Com a ideia de democratizar e simplificar ainda mais o consumo da cerveja artesanal, há pouco menos de um mês, a marca ocupou um casarão em uma esquina do 4º Distrito e abriu o Largo da Chosen. Desta vez, com um consumo mais simples e informal. A escolha do local de esquina não foi em vão, os sócios buscavam um espaço que fosse o encontro de duas ruas, para incentivar que as pessoas ocupassem o ambiente, consumindo na calçada mesmo, com um bom samba.
Além da estética de um botequim clássico, com o balcão de inox e as mesas de metal, a marca criou também um novo produto para o Largo, que é o Chopinho, uma cerveja mais leve e fácil de saborear nos dias de verão.

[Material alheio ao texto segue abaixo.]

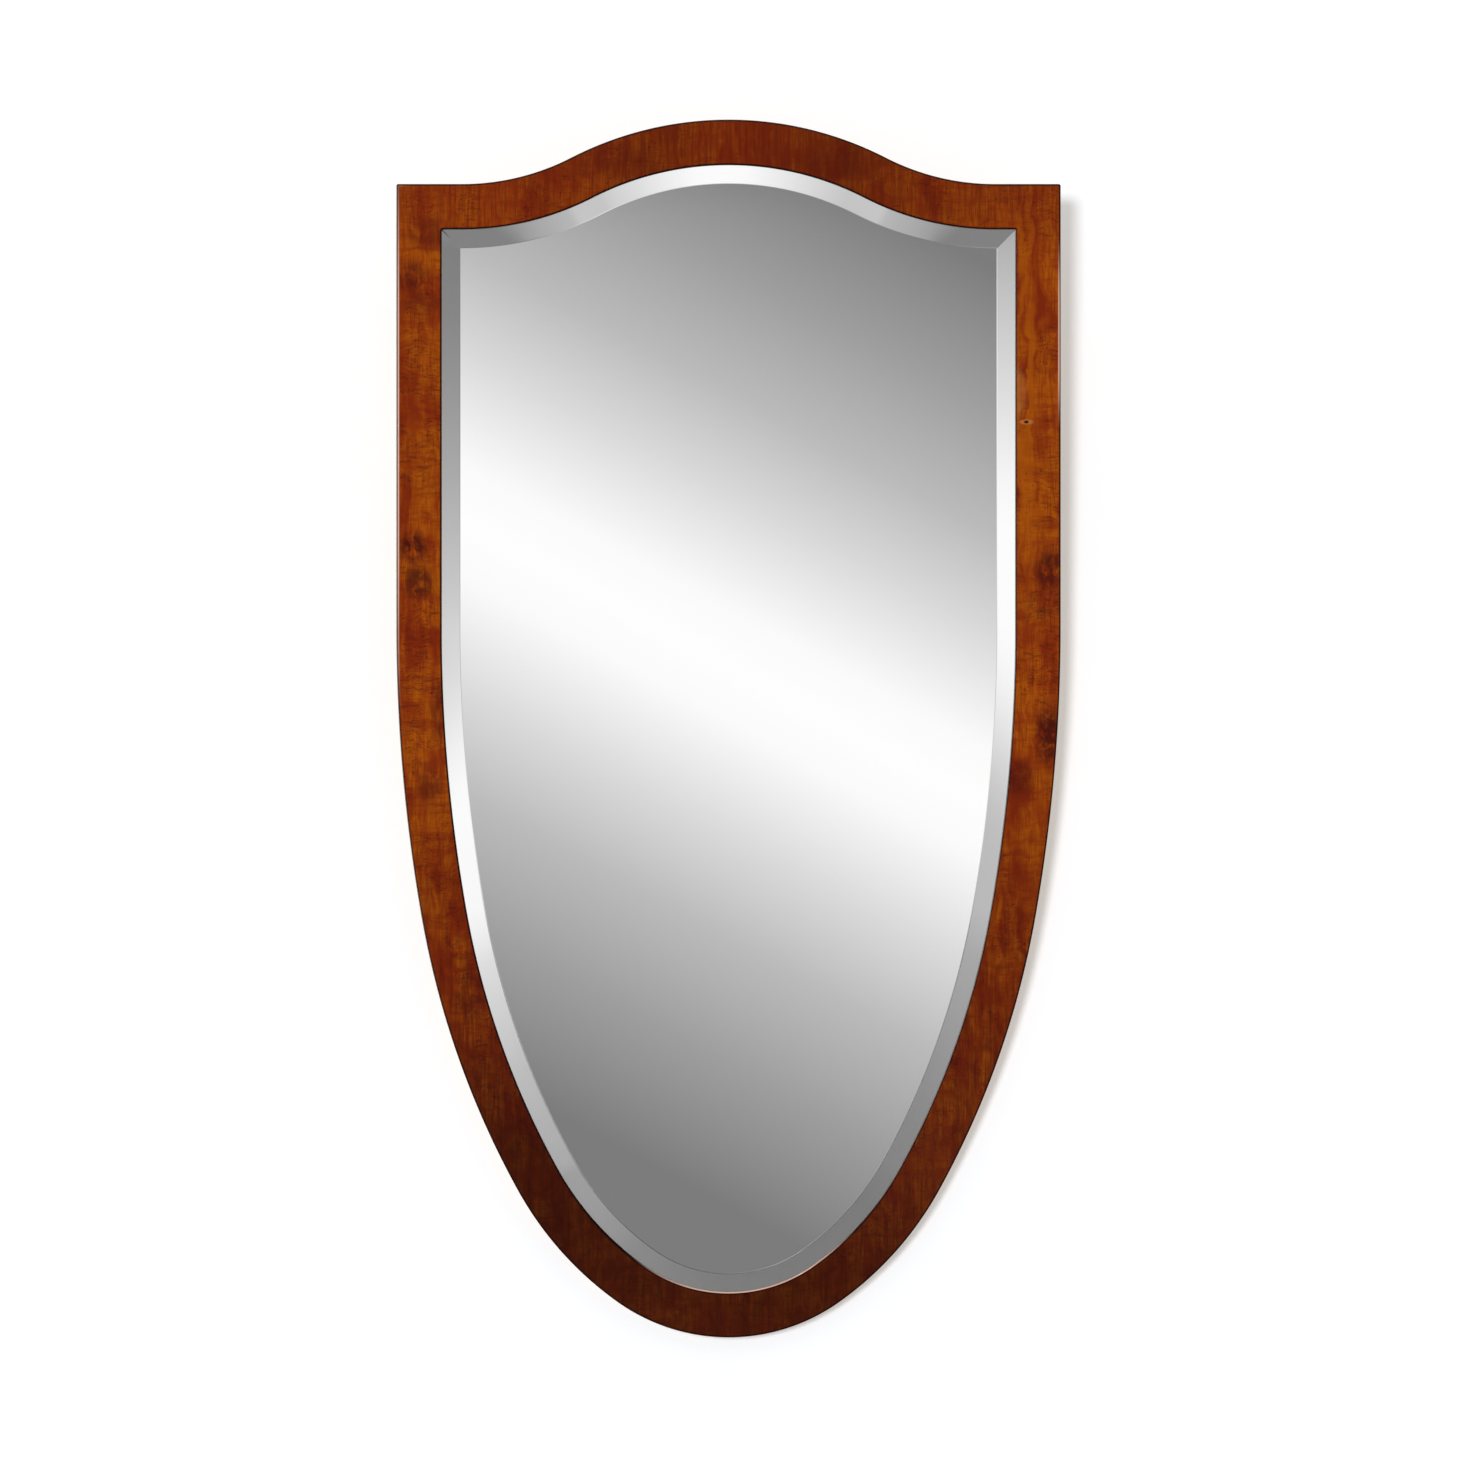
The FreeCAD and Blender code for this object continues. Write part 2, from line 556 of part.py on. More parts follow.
# Glazing blocks: short softwood pieces glued in the rabbet behind the plate, their free corner taken off.
block_profiles = []
for run, share in BLOCK_SHARES:
    spread = f"Sizes.block_length / (2 * Outline.{run}_run)"
    for _, side in HANDS:
        path = one_side([(run, f"{share} - {spread}", f"{share} + {spread}")], side)
        block_profiles.append(band(path, "Outline.rabbet_inset", path, "Sizes.band_width"))
for run, end in (("tip", ""), ("crest", "1 - ")):
    path = across([(run, 0, f"{end}Sizes.block_length / (2 * Outline.{run}_run)")])
    block_profiles.append(band(path, "Outline.rabbet_inset", path, "Sizes.band_width"))
glazing_blocks = new_body("glazing_blocks")
blocks = pad(glazing_blocks, block_profiles, "Outline.block_back", "Sizes.block_height")
doc.recompute()
free_edges = []
for corners in block_profiles:
    free_edges += profile_edges(blocks.Shape, corners, (len(corners) // 2,), "Outline.block_back")
dress(glazing_blocks, "Chamfer", blocks, free_edges, Size="Sizes.block_chamfer")


# Backboard: three thin pine boards side by side, screwed over the rabbet to the back of the frame.
def backboard(name, legs, runs, sides):
    """One board of the back, with the holes of its screws."""
    body = new_body(name)
    corners = outline(at_inset(legs, "Outline.board_inset"))
    pad(body, [corners], "Outline.board_back", "Sizes.board_thickness")
    places = [place for side in sides for place in board_screws(runs, side)]
    screw_holes(body, places, *BOARD_SCREW)


split_angle = "asin(Outline.board_split_x / (Outline.crest_radius - Outline.board_inset))"
split_share = f"1 - {split_angle} / Outline.crest_angle"
backboard("backboard_centre", across([("tip", 0, 1)]) + backwards(across([("crest", 1, split_share)])),
          ("tip", "crest"), (-1, 1))
side_board = [("flank", 0, 1), *SIDE, ("shoulder", 0, 1), ("hollow", 0, 1), ("crest", 0, split_share)]
for hand, side in HANDS:
    backboard(f"backboard_{hand}", one_side(side_board, side),
              ("flank", "bilge", "upper", "side", "hollow"), (side,))


# Screws: slotted brass, countersunk, with a plain pointed shank.
def screw_pattern(name, length):
    """One screw with its head at the origin, pointing to the front."""
    body = doc.addObject("PartDesign::Body", name)
    head = "Sizes.screw_head_diameter / 2"
    shank = "Sizes.screw_diameter / 2"
    profile = new_sketch(body, "XY_Plane", "0")
    draw(profile, [
        ("0", "0", None),
        ("0", f"-{length}", None),
        (shank, f"Sizes.screw_point_length - {length}", None),
        (shank, "-Sizes.screw_head_depth", None),
        (head, "0", None),
    ])
    turned = feature(body, "Revolution", profile)
    turned.ReferenceAxis = (profile, ["V_Axis"])
    slot_outline = new_sketch(body, "XY_Plane", "0")
    draw(slot_outline, [
        (f"-{head}", "-Sizes.screw_slot_depth", None),
        (head, "-Sizes.screw_slot_depth", None),
        (head, "0", None),
        (f"-{head}", "0", None),
    ])
    doc.recompute()
    slot = feature(body, "Pocket", slot_outline)
    slot.SideType = "Symmetric"
    slot.setExpression("Length", "Sizes.screw_slot_width")
    doc.recompute()
    assert slot.Shape.Volume < turned.Shape.Volume, f"{name}: the slot cuts nothing"
    return body


def screws(name, pattern, places, rear):
    """A node of equal screws, each with its head at a rear face."""
    copies = []
    for x, z in places:
        copy = doc.addObject("App::Link", f"{name}_copy")
        copy.LinkedObject = pattern
        copy.setExpression("Placement.Base.x", x)
        copy.setExpression("Placement.Base.y", f"-({rear})")
        copy.setExpression("Placement.Base.z", z)
        copies.append(copy)
    group = doc.addObject("Part::Compound", name)
    group.Label = name
    group.Links = copies


board_screw = screw_pattern("board_screw_pattern", "Sizes.board_screw_length")
every_run = [run for run, _ in BOARD_SCREW_SHARES]
screws("backboard_screws", board_screw,
       [place for _, side in HANDS for place in board_screws(every_run, side)], BOARD_SCREW[0])
strap_screw = screw_pattern("strap_screw_pattern", "Sizes.strap_screw_length")

for hand, side in HANDS:
    screws(f"{hand}_hanger_screws", strap_screw, strap_screws(side), STRAP_SCREW[0])

    # Strap: brass strip with its upper end curled round the bar of the ring; the pivot is its origin.
    strap = new_body(f"{hand}_hanger_strap")
    under = "-Outline.pivot_rise"
    face = "Sizes.strap_thickness - Outline.pivot_rise"
    strip = new_sketch(strap, "YZ_Plane", "0")
    draw(strip, [
        (under, "-Sizes.strap_length", None),
        (face, "-Sizes.strap_length", None),
        (face, "0", None),
        (under, "0", None),
    ])
    flat_part = feature(strap, "Pad", strip)
    flat_part.SideType = "Symmetric"
    flat_part.setExpression("Length", "Outline.strap_width")
    doc.recompute()
    low_corners = [f"Edge{number}" for number, edge in enumerate(flat_part.Shape.Edges, start=1)
                   if abs(edge.BoundBox.ZMax + measure("Sizes.strap_length")) < SAME_SPOT
                   and edge.BoundBox.XLength < SAME_SPOT]
    dress(strap, "Fillet", flat_part, low_corners, Radius="Sizes.strap_corner_radius")
    curl_outline = new_sketch(strap, "YZ_Plane", "0")
    centre = [("0", "0")]
    draw_circles(curl_outline, centre, "2 * (Outline.curl_bore + Sizes.strap_thickness)")
    draw_circles(curl_outline, centre, "2 * Outline.curl_bore")
    curl = feature(strap, "Pad", curl_outline)
    curl.SideType = "Symmetric"
    curl.setExpression("Length", "Outline.strap_width")
    screw_holes(strap, [("0", f"-Sizes.{drop}_screw_drop") for drop in ("first", "second")],
                "Outline.pivot_rise - Sizes.strap_thickness", "Sizes.strap_screw_length")
    strap.setExpression("Placement.Base.x", f"{side} * Outline.hanger_x")
    strap.setExpression("Placement.Base.y", "Outline.pivot_rise - Sizes.standoff")

    # Ring: one length of brass wire bent to a D, its ends butted in the curl; the pivot is its origin.
    ring = new_body(f"{hand}_hanger_ring")
    wire_path = new_sketch(ring, "XZ_Plane", "0")
    bend = "Sizes.ring_bend_radius"
    reach = "Outline.ring_half_width"
    drop = "-Sizes.ring_leg_drop"
    draw(wire_path, [
        ("Sizes.ring_seam / 2", "0", None),
        (f"{reach} - {bend}", "0", (f"{reach} - {bend}", f"-{bend}", bend)),
        (reach, f"-{bend}", None),
        (reach, drop, ("0", drop, reach)),
        ("0", f"{drop} - {reach}", ("0", drop, reach)),
        (f"-{reach}", drop, None),
        (f"-{reach}", f"-{bend}", (f"{bend} - {reach}", f"-{bend}", bend)),
        (f"{bend} - {reach}", "0", None),
        ("-Sizes.ring_seam / 2", "0", None),
    ], closed=False)
    wire_section = new_sketch(ring, "YZ_Plane", "Sizes.ring_seam / 2")
    draw_circles(wire_section, centre, "Sizes.wire_diameter")
    bent = feature(ring, "AdditivePipe", wire_section)
    bent.Spine = (wire_path, [])
    ring.setExpression("Placement.Base.x", f"{side} * Outline.hanger_x")
    ring.setExpression("Placement.Base.y", "Outline.pivot_rise - Sizes.standoff")

    # Bumper: rubber disc stuck to the back of the bottom rib, flat against the wall.
    bumper = new_body(f"{hand}_bumper")
    disc_outline = new_sketch(bumper, "XZ_Plane", "0")
    draw_circles(disc_outline, [point(BUMPER_RUN, BUMPER_SHARE, side, "Outline.hanger_inset")],
                 "Sizes.bumper_diameter")
    disc = feature(bumper, "Pad", disc_outline)
    disc.setExpression("Length", BACK)
    doc.recompute()
    rim = [f"Edge{number}" for number, edge in enumerate(disc.Shape.Edges, start=1)
           if abs(edge.BoundBox.YMin) < SAME_SPOT]
    dress(bumper, "Chamfer", disc, rim, Size="Sizes.bumper_chamfer")

doc.recompute()
for item in doc.Objects:
    failed = {"Invalid", "Error"} & set(item.State)
    assert not failed, f"{item.Label}: {item.State}"

nodes = [item for item in doc.Objects
         if item.TypeId in ("PartDesign::Body", "Part::Compound") and not item.Name.endswith("_pattern")]
for node in nodes:
    assert not node.Shape.isNull() and node.Shape.isValid(), f"{node.Label}: bad shape"

os.makedirs("parts", exist_ok=True)
for node in nodes:
    node.Shape.exportStep(f"parts/{node.Label}.step")
    solids = node.Shape.Solids
    print(node.Label, len(solids), "solids", round(sum(solid.Volume for solid in solids), 1), "mm3")
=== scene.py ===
import math

import bmesh
import bpy
import mathutils
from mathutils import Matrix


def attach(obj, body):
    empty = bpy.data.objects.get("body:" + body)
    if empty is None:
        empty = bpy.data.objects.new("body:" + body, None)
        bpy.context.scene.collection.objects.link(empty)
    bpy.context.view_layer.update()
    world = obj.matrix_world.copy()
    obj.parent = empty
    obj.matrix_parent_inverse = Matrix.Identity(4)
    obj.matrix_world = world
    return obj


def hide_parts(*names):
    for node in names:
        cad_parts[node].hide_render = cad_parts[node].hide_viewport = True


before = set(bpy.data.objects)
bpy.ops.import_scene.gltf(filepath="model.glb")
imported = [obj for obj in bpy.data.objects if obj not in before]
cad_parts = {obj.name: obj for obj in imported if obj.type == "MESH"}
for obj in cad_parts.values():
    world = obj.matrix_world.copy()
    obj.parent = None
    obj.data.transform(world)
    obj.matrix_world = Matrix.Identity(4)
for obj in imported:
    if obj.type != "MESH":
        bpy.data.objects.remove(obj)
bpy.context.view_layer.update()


# Pine ground of the frame: six sawn pieces, a domed top rail, two stiles, two lower ribs and a bottom rib,
# halved and glued where they cross. The face is veneered; the back is left as it was planed.

MM = 0.001
UPRIGHT_PIECES = ("left_stile", "right_stile", "left_lower_rib", "right_lower_rib")
LEVEL_PIECES = ("top_rail", "bottom_rib")
PINE_COLOURS = ("d3b080", "b5864f", "94693a")
PINE_LINE = 3.0
PINE_LENGTH = 160.0
LINE_DEPTH_SHARE = 4
PINE_FIBRE_SHARE = 0.25
PINE_TONE = (48.0, 48.0, 144.0)
PINE_RELIEF = 0.25
BOARD_APART = (0.31, 0.0, 0.47)


def colour(hex_value):
    """A written sRGB colour as the linear one that a shader takes."""
    parts = [int(hex_value[start:start + 2], 16) / 255 for start in (0, 2, 4)]
    linear = [part / 12.92 if part <= 0.04045 else ((part + 0.055) / 1.055) ** 2.4 for part in parts]
    return (*linear, 1.0)


def join(node, links):
    """Sets a node's inputs to values or written colours, or links them from nodes or outputs."""
    for name, source in links.items():
        if isinstance(source, bpy.types.Node):
            source = next(output for output in source.outputs if output.enabled)
        if isinstance(source, bpy.types.NodeSocket):
            node.id_data.links.new(source, node.inputs[name])
        else:
            node.inputs[name].default_value = colour(source) if isinstance(source, str) else source


def add(tree, kind, links=None, stops=(), **settings):
    """A node with its settings, its inputs joined, and its ramp's stops."""
    node = tree.nodes.new(kind)
    for name, value in settings.items():
        setattr(node, name, value)
    join(node, links or {})
    for index, (place, written) in enumerate(stops):
        points = node.color_ramp.elements
        point = points[index] if index < 2 else points.new(place)
        point.position = place
        point.color = colour(written)
    return node


def finish_named(name, settings):
    """A new material, its tree and its surface shader, which has the given settings."""
    material = bpy.data.materials.new(name)
    material.use_nodes = True
    surface = material.node_tree.nodes["Principled BSDF"]
    join(surface, settings)
    return material, material.node_tree, surface


def grain(tree, place, sizes, detail=2.0, roughness=0.5, distortion=0.0):
    """Irregular marks on the piece's own coordinates, so many millimetres long along x, y and z."""
    scale = tuple(1 / (size * MM) for size in sizes)
    mapped = add(tree, "ShaderNodeMapping", {"Vector": place, "Scale": scale})
    return add(tree, "ShaderNodeTexNoise", {
        "Vector": mapped, "Scale": 1.0, "Detail": detail, "Roughness": roughness, "Distortion": distortion})


def passing(tree, value, low, high, one, other, amount=1.0, mask=None):
    """A colour that passes into another, by an amount, where a value goes from one limit to the other."""
    limits = {"Value": value, "From Min": low, "From Max": high, "To Max": amount}
    share = add(tree, "ShaderNodeMapRange", limits, interpolation_type="SMOOTHSTEP")
    if mask:
        share = add(tree, "ShaderNodeMath", {0: share, 1: mask}, operation="MULTIPLY")
    return add(tree, "ShaderNodeMix", {0: share, 6: one, 7: other}, data_type="RGBA")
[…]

— Tem que ter muita atenção em relação ao que é servido, tanto em termos de bebida quanto de comida. A gastronomia deve conversar com o espaço, com qualidade. Apostamos em acepipes para compartilhar, como torresmo, ovinhos de codorna e até clássicos, como o bolovo — ressalta o sócio.
FOCO NA GASTRONOMIA LOCAL
Na mesma linha da simplicidade, o Zanza é mais uma novidade da Capital que aposta nos clássicos bem feitos, como o pastel de camarão, que é um dos carros-chefes do cardápio. Laura Matiotti, proprietária da casa, conta que não tinha a pretensão de abrir um bar, mas quando viu o espaço da Rua Vasco da Gama para alugar, não pensou duas vezes.
A casa inaugurou há menos de duas semanas, e Laura conta que não esperava um movimento tão rápido. Abriu no primeiro dia apenas para alguns amigos e, quando viu, pessoas que passavam pela rua começaram a entrar. Desde então, todos os dias registraram filas de espera. Inclusive, Zanza vem da ideia de “zanzar” pelas ruas do bairro e encontrar um local para entrar.
O cardápio da casa aposta em produtos locais, trazendo charcutaria e vinhos gaúchos, e, na carta de drinks, clássicos brasileiros, como o Jorge Amado, que leva cachaça.
— Temos produtos incríveis aqui e precisamos valorizar a nossa gastronomia. A gente busca abrir essa vitrine para que mais pessoas conheçam o que produzimos por aqui — ressalta.
A casa conta com amplo espaço ao ar livre e a decoração reúne itens antigos, como um balcão refrigerado que faz parte do bar e deixa as bebidas à mostra, e a campainha na qual os atendentes avisam que os pedidos estão prontos. A proprietária conta que a reforma do espaço, que antes abrigava uma parrilla, levou nove meses, e boa parte dos móveis foram garimpados por ela em antiquários.
Sejam os novos ou os clássicos botecos, todos se unem com a mesma qualidade aliada à simplicidade e ao sentimento de proximidade do cliente. Não importa o tempo de existência, a verdade é que um bom boteco sempre será o lugar com o atendimento mais caloroso, onde nos sentimos em casa.
Vida longa aos velhos e aos novos clássicos!